というわけで,私たちが2008年に発表した論文の欠点を補ってくれた論文だと言える(たぶん,これが理由で,Dr. Rich Tedeschiがこの論文を私に送ってくれたんじゃないかな).そして今まさに私たちはこの仕事にとりかかっている.つまり,PTGIの中でも最も項目数が少ない下位尺度「精神性的変容」の今の項目を残した上で,新たな項目を加えてデータを取っている.日本語版はすでにデータも取り終わって,これからまさに因子分析に入るところ.英語版はUNCCharlotteで今皆が取っている最中(男子の人数が少ないから,データを取る期間を延長するとの連絡が入ったばかり).ちなみに,もしもPTGI-Jを使っている研究者の方で,この新しい精神性的変容の追加項目に興味のある方がいらっしゃったらどうぞ私までメールください.項目をお送りします.

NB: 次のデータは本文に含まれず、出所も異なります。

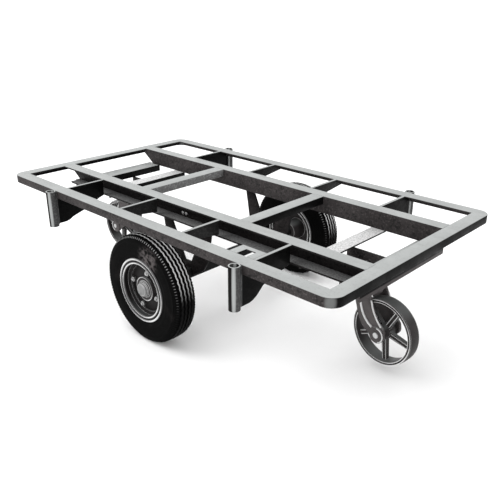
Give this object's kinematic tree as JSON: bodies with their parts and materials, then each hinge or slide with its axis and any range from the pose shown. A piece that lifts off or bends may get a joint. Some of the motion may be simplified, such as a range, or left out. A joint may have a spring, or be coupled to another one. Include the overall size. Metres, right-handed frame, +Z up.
{
  "type": "platform truck",
  "caption": "Open welded platform truck with pneumatic load wheels on a central axle, a trailing spoked swivel caster under each end, and round stake sockets.",
  "frame": {"origin": "on the floor under the middle of the deck", "axes": "+X along the deck, +Y across it to the far side, +Z up"},
  "size_m": [1.664, 0.987, 0.459],
  "materials": {
    "deck_paint": "satin grey enamel, dark on the webs, worn bright along edges",
    "chassis_paint": "dark satin enamel",
    "pipe": "glossy dark enamel on drawn pipe",
    "tyre": "black rubber",
    "wheel_rim": "pressed steel, dark enamel with bright flange edges",
    "hub_iron": "machined casting",
    "bright_cap": "plated",
    "fastener": "plated hexagon hardware",
    "bright_steel": "turned bar",
    "fork_iron": "dark casting",
    "plate_iron": "dark casting",
    "wheel_iron": "dark casting, bright where it rolls"
  },
  "bodies": {
    "frame": {"axle": "chassis_paint", "axle_nuts": "fastener", "beam_bolts": "fastener", "caster_bolts": "fastener", "caster_saddle_left": "chassis_paint", "caster_saddle_right": "chassis_paint", "caster_top_plate_left": "plate_iron", "caster_top_plate_right": "plate_iron", "cross_member_left": "deck_paint", "cross_member_right": "deck_paint", "end_bolster_left": "deck_paint", "end_bolster_right": "deck_paint", "end_rail_left": "deck_paint", "end_rail_right": "deck_paint", "frame_corner_far_left": "deck_paint", "frame_corner_far_right": "deck_paint", "frame_corner_near_left": "deck_paint", "frame_corner_near_right": "deck_paint", "hanger_far": "chassis_paint", "hanger_near": "chassis_paint", "inner_beam_far": "deck_paint", "inner_beam_near": "deck_paint", "inner_bolster_left": "deck_paint", "inner_bolster_right": "deck_paint", "kingpin_left": "bright_steel", "kingpin_right": "bright_steel", "outrigger_far_left": "deck_paint", "outrigger_far_right": "deck_paint", "outrigger_near_left": "deck_paint", "outrigger_near_right": "deck_paint", "pocket_gusset_far_left": "deck_paint", "pocket_gusset_far_right": "deck_paint", "pocket_gusset_near_left": "deck_paint", "pocket_gusset_near_right": "deck_paint", "side_rail_far": "deck_paint", "side_rail_near": "deck_paint", "slot_plate": "deck_paint", "stake_socket_far_left": "pipe", "stake_socket_far_right": "pipe", "stake_socket_near_left": "pipe", "stake_socket_near_right": "pipe"},
    "wheel_near": {"hub_cap_near": "bright_cap", "hub_near": "hub_iron", "lug_nuts_near": "fastener", "rim_near": "wheel_rim", "tyre_near": "tyre"},
    "wheel_far": {"hub_cap_far": "bright_cap", "hub_far": "hub_iron", "lug_nuts_far": "fastener", "rim_far": "wheel_rim", "tyre_far": "tyre"},
    "caster_fork_left": {"caster_axle_left": "bright_steel", "fork_left": "fork_iron"},
    "caster_fork_right": {"caster_axle_right": "bright_steel", "fork_right": "fork_iron"},
    "caster_wheel_left": {"caster_wheel_left": "wheel_iron"},
    "caster_wheel_right": {"caster_wheel_right": "wheel_iron"}
  },
  "joints": [
    {"name": "wheel_near_spin", "type": "hinge", "parent": "frame", "child": "wheel_near", "pos_m": [0, -0.4026, 0.2], "axis": [0, 1, 0], "continuous": true},
    {"name": "wheel_far_spin", "type": "hinge", "parent": "frame", "child": "wheel_far", "pos_m": [0, 0.4026, 0.2], "axis": [0, 1, 0], "continuous": true},
    {"name": "caster_left_swivel", "type": "hinge", "parent": "frame", "child": "caster_fork_left", "pos_m": [-0.64, 0, 0.285], "axis": [0, 0, 1], "continuous": true},
    {"name": "caster_right_swivel", "type": "hinge", "parent": "frame", "child": "caster_fork_right", "pos_m": [0.64, 0, 0.285], "axis": [0, 0, 1], "continuous": true},
    {"name": "caster_left_spin", "type": "hinge", "parent": "caster_fork_left", "child": "caster_wheel_left", "pos_m": [-0.716, 0, 0.145], "axis": [0, 1, 0], "continuous": true},
    {"name": "caster_right_spin", "type": "hinge", "parent": "caster_fork_right", "child": "caster_wheel_right", "pos_m": [0.71565, -0.00728, 0.145], "axis": [0.0958, 0.9954, 0], "continuous": true}
  ]
}
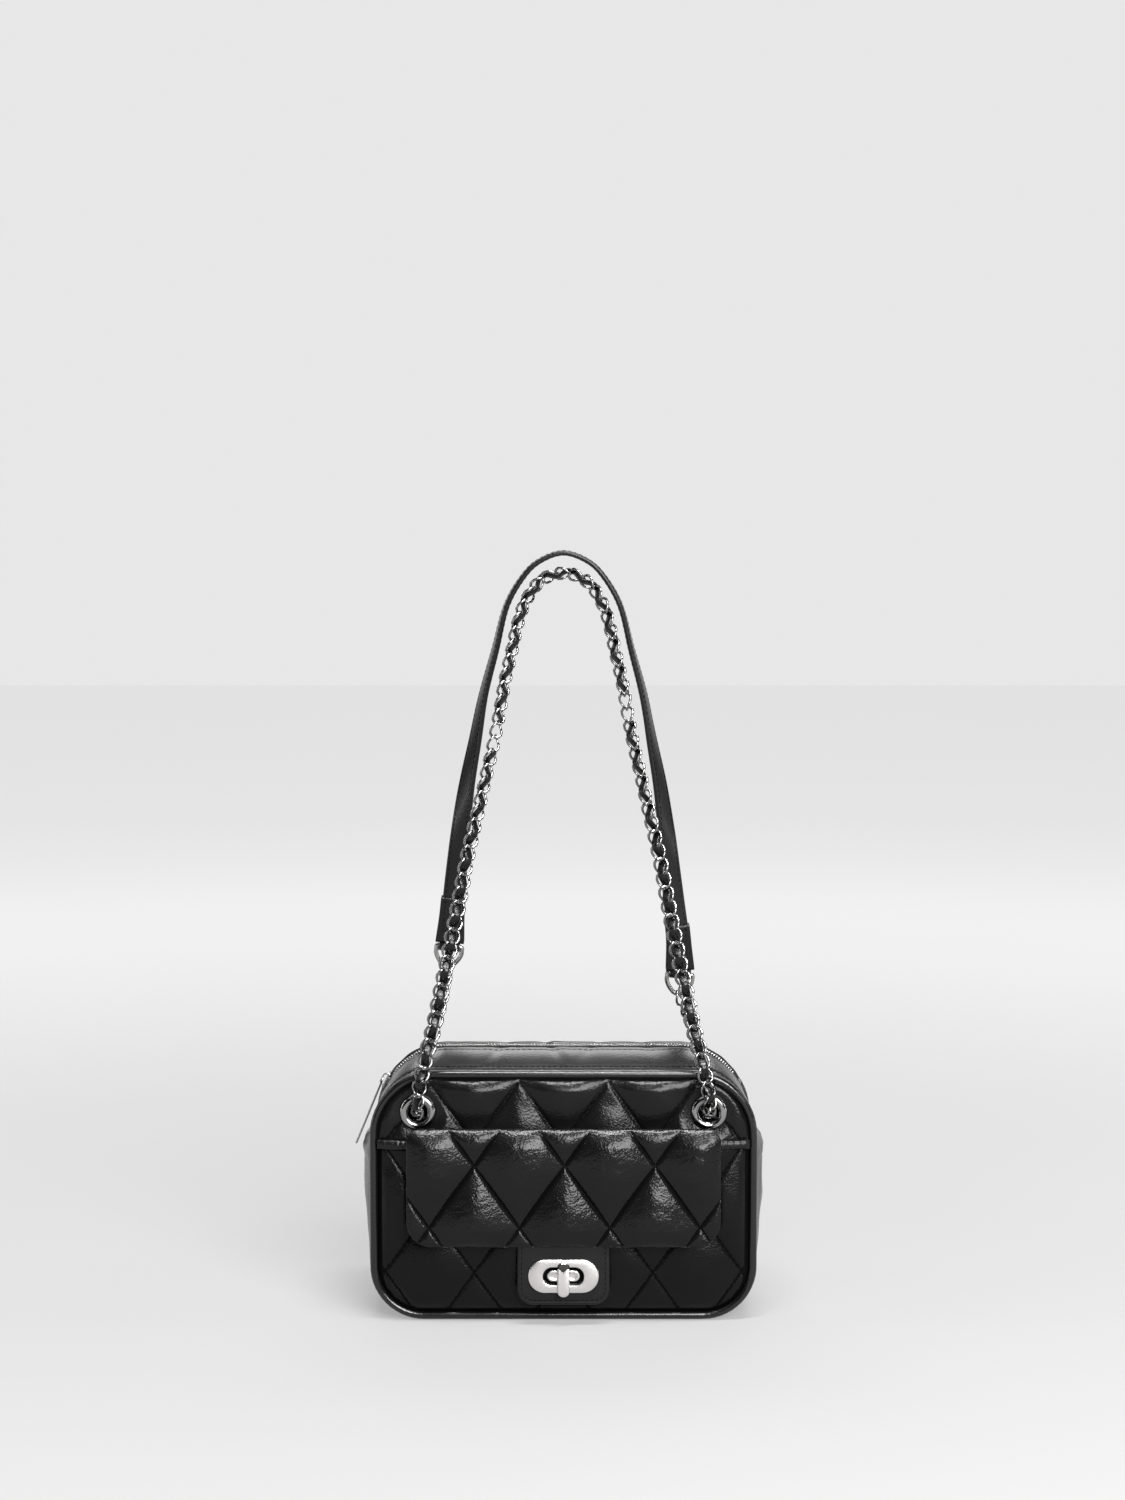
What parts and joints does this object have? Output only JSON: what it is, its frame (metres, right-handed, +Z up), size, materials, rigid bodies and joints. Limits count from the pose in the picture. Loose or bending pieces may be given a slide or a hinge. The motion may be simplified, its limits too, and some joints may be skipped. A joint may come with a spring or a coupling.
{
  "type": "chain shoulder bag",
  "caption": "Small quilted shoulder bag with a zipped top, a flap pocket with a turn lock, and a woven chain and leather strap for the shoulder.",
  "frame": {"origin": "middle of the flat underside, on the surface the bag stands on", "axes": "+Z up, -Y out of the front with the flap, +X to the right as seen from the front"},
  "size_m": [0.2145, 0.0911, 0.3975],
  "materials": {
    "leather": "smooth black faux leather with a soft gloss",
    "wadding": "soft wadding",
    "lining": "woven cloth",
    "board": "stiff board",
    "tape": "woven tape",
    "silver": "polished silver-coloured plating",
    "plain_steel": "plain",
    "lock_metal": "polished pale plating"
  },
  "bodies": {
    "bag": {"front_panel": "leather", "front_wadding": "wadding", "back_panel": "leather", "back_wadding": "wadding", "front_piping": "leather", "rear_piping": "leather", "lower_gusset": "leather", "zip_gusset_front": "leather", "zip_gusset_rear": "leather", "lining": "lining", "base_board": "board", "zip_tape_front": "tape", "zip_tape_rear": "tape", "zip_teeth_front": "silver", "zip_teeth_rear": "silver", "zip_stops": "silver", "eyelet_front_left": "silver", "eyelet_front_right": "silver", "eyelet_rear_left": "silver", "eyelet_rear_right": "silver", "eyelet_washers": "plain_steel", "slip_pocket": "leather", "pocket_lining": "lining", "pocket_binding": "leather", "flap_hinge_strip": "leather", "lock_base": "lock_metal", "lock_washer": "plain_steel", "inner_chain_left": "silver", "inner_chain_right": "silver"},
    "flap": {"flap_cover": "leather", "flap_wadding": "wadding", "flap_lining": "leather", "flap_tongue": "leather", "lock_plate": "lock_metal", "lock_plate_back": "plain_steel"},
    "turn_button": {"turn_button": "lock_metal"},
    "zip_slider": {"zip_slider": "silver"},
    "zip_pull": {"zip_pull": "silver"},
    "front_handle": {"front_chain_left": "silver", "front_chain_top": "silver", "front_chain_right": "silver", "front_lace_left": "leather", "front_lace_top": "leather", "front_lace_right": "leather"},
    "rear_handle": {"rear_chain_left": "silver", "rear_chain_right": "silver", "rear_lace_left": "leather", "rear_lace_right": "leather", "strap_ring_left": "silver", "strap_ring_right": "silver"},
    "shoulder_strap": {"shoulder_strap": "leather", "strap_tab_left": "leather", "strap_tab_right": "leather"}
  },
  "joints": [
    {"name": "flap_hinge", "type": "hinge", "parent": "bag", "child": "flap", "pos_m": [0, -0.0426, 0.0989], "axis": [-1, 0, 0], "range_deg": [0, 110]},
    {"name": "lock_turn", "type": "hinge", "parent": "bag", "child": "turn_button", "pos_m": [0, -0.0456, 0.0265], "axis": [0, -1, 0], "range_deg": [0, 90]},
    {"name": "zip_travel", "type": "hinge", "parent": "bag", "child": "zip_slider", "pos_m": [-0.06, 0, 0.1025], "axis": [0, 1, 0], "range_deg": [0, 54]},
    {"name": "pull_swing", "type": "hinge", "parent": "zip_slider", "child": "zip_pull", "pos_m": [-0.09474, 0, 0.12097], "axis": [0, 1, 0], "range_deg": [0, 165]},
    {"name": "front_chain_swing", "type": "hinge", "parent": "bag", "child": "front_handle", "pos_m": [0, -0.0345, 0.1085], "axis": [1, 0, 0], "range_deg": [0, 60]},
    {"name": "rear_chain_swing", "type": "hinge", "parent": "bag", "child": "rear_handle", "pos_m": [0, 0.0345, 0.1085], "axis": [-1, 0, 0], "range_deg": [0, 60]},
    {"name": "strap_swing", "type": "hinge", "parent": "rear_handle", "child": "shoulder_strap", "pos_m": [-0.061, 0.0318, 0.1861], "axis": [-0.9923, -0.0176, 0.1223], "range_deg": [0, 60]}
  ]
}
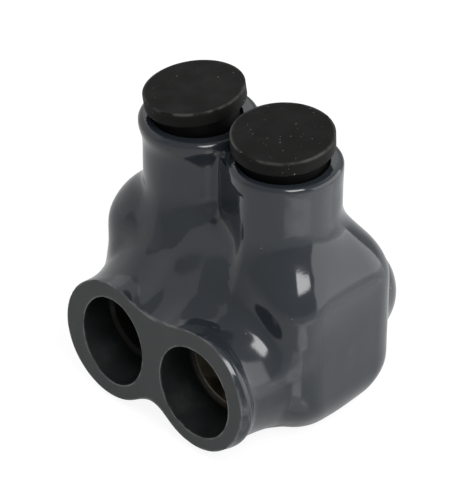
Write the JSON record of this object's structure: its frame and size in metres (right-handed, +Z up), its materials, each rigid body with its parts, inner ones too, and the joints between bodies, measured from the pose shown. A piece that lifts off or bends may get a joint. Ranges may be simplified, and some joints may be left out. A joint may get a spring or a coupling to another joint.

ちなみに,このOsei-Bonsuらの論文の問題点を挙げるとするならば,DSM-IVで定義されているトラウマを経験した人のみをサンプルに選んでいるというわりに,Posttraumatic Diagnostic Scaleの得点が低いので,サンプルの中には,狭義のトラウマとは必ずしも言えない出来事を経験した人が入り混じっている可能性がある.さらに,出来事から5年以上経験した人が25%もいるので,そういった人たちと,6ヶ月以内に出来事を経験している人たちを混ぜている点も問題点がないとは言えない.そして一番の問題点はなぜだからPTGI得点がこれまでの研究と比べてずいぶんと低い.それがどうしてなのかがわからない以上なんとも言えないけれど,それが彼らの因子分析結果に影響している可能性は大いにある.

ここ最近立て続けにおもしろい論文がどんどん届いているので,次はあまり間隔をあけずにブログの更新ができるといいなと思う.